La condizione descritta (bene) da Bolaffi e' quella di un sistema che tenta

di tenere alto il prezzo di un bene (la manodopera nazionale) applicando

norme protezionistiche nei confronti di beni concorrenti provenienti

dall'estero. Se si trattasse di auto, tutti riconoscerebbero (tranne forse

i contribuenti nazionalisti e polli) che le misure protezionistiche, oltre

a provocare un evidente danno per chi vende il bene straniero, provocano, a

fronte di un innegabile vantaggio per chi vende il bene nazionale, uno

svantaggio piu' grande, in valore assoluto, per chi compra. Si ha cioe', in

presenza di tali misure, un danno netto per lo stesso sistema nazionale.
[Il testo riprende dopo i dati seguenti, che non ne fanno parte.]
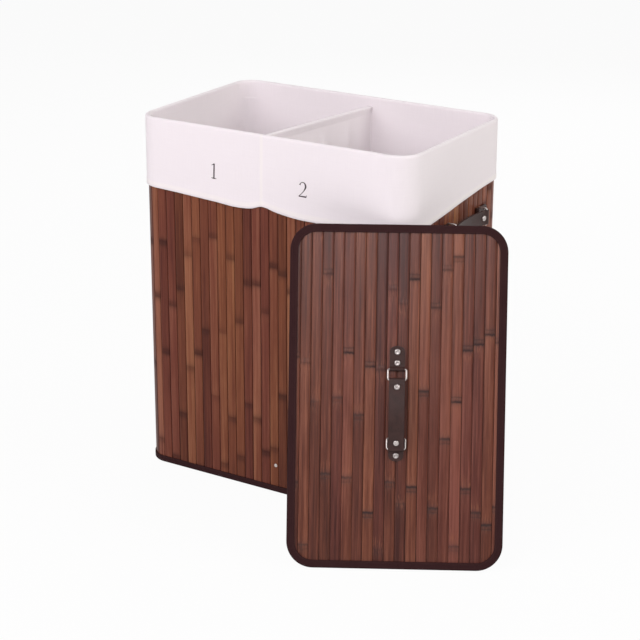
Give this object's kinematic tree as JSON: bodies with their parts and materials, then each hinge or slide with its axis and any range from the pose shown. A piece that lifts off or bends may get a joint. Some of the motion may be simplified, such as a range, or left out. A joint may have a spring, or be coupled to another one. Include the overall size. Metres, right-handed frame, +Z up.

Inversamente, l'apertura del mercato alla concorrenza straniera favorisce,

si', i venditori stranieri, ma anche gli acquirenti nazionali; e favorisce

questi ultimi in misura maggiore - si badi - di quanto non danneggi i

venditori nazionali. Le politiche di immigrazione dei paesi dell'Unione

europea non tengono in alcun conto queste osservazioni: si tende a

proteggere il salario del lavoratore nazionale, e si ammette quindi un

lavoratore straniero solo quando e' possibile un inserimento altrettanto

protetto, non trovando la domanda di manodopera risposta nell'offerta dei

lavoratori nazionali. Lo slogan che descrive questa tendenza e' "accogliamo

solo chi puo' inserirsi regolarmente, e garantiamo parita' di diritti tra

stranieri regolari e lavoratori nazionali". Resta il problema dello spreco

netto di risorse del sistema, di cui nessuno parla.

 

Ricetta alternativa: apriamo le frontiere e liberalizziamo il mercato del

lavoro; se ne avvantaggeranno i lavoratori stranieri (non piu' a rischio di

clandestinita', per inciso); se ne avvantaggeranno i datori di lavoro (non

ci sara' piu' distinzione tra onesti e disonesti, perche' tutti

diventeranno, ope legis, onesti); ne avranno danno i lavoratori, per lo

piu' nazionali, precedentemente protetti (i salari si abbasseranno). Se

pero' ricordiamo che l'entita' del vantaggio acquisito dai datori di lavoro

supera quella di tale danno, riconosciamo che e' possibile, con opportuni

trasferimenti che redistribuiscano il reddito, sottrarre ai datori di

lavoro quella parte del maggior guadagno che serve a compensare le perdite

dei lavoratori  precedentemente protetti. Nessuno, nel sistema, perde;

alcuni guadagnano. Tutti soddisfatti? Si', tranne i difensori della parita'

di diritti sul suolo patrio: dei trasferimenti non beneficierebbero infatti

i lavoratori stranieri ammessi con l'apertura delle frontiere. Sto

proponendo di discriminarli negativamente? Si', ma molto meno - e su questo

anche Bolaffi conviene, in un passaggio del suo articolo - di quanto li

discriminerei lasciandoli, in nome dello slogan, nel loro paese.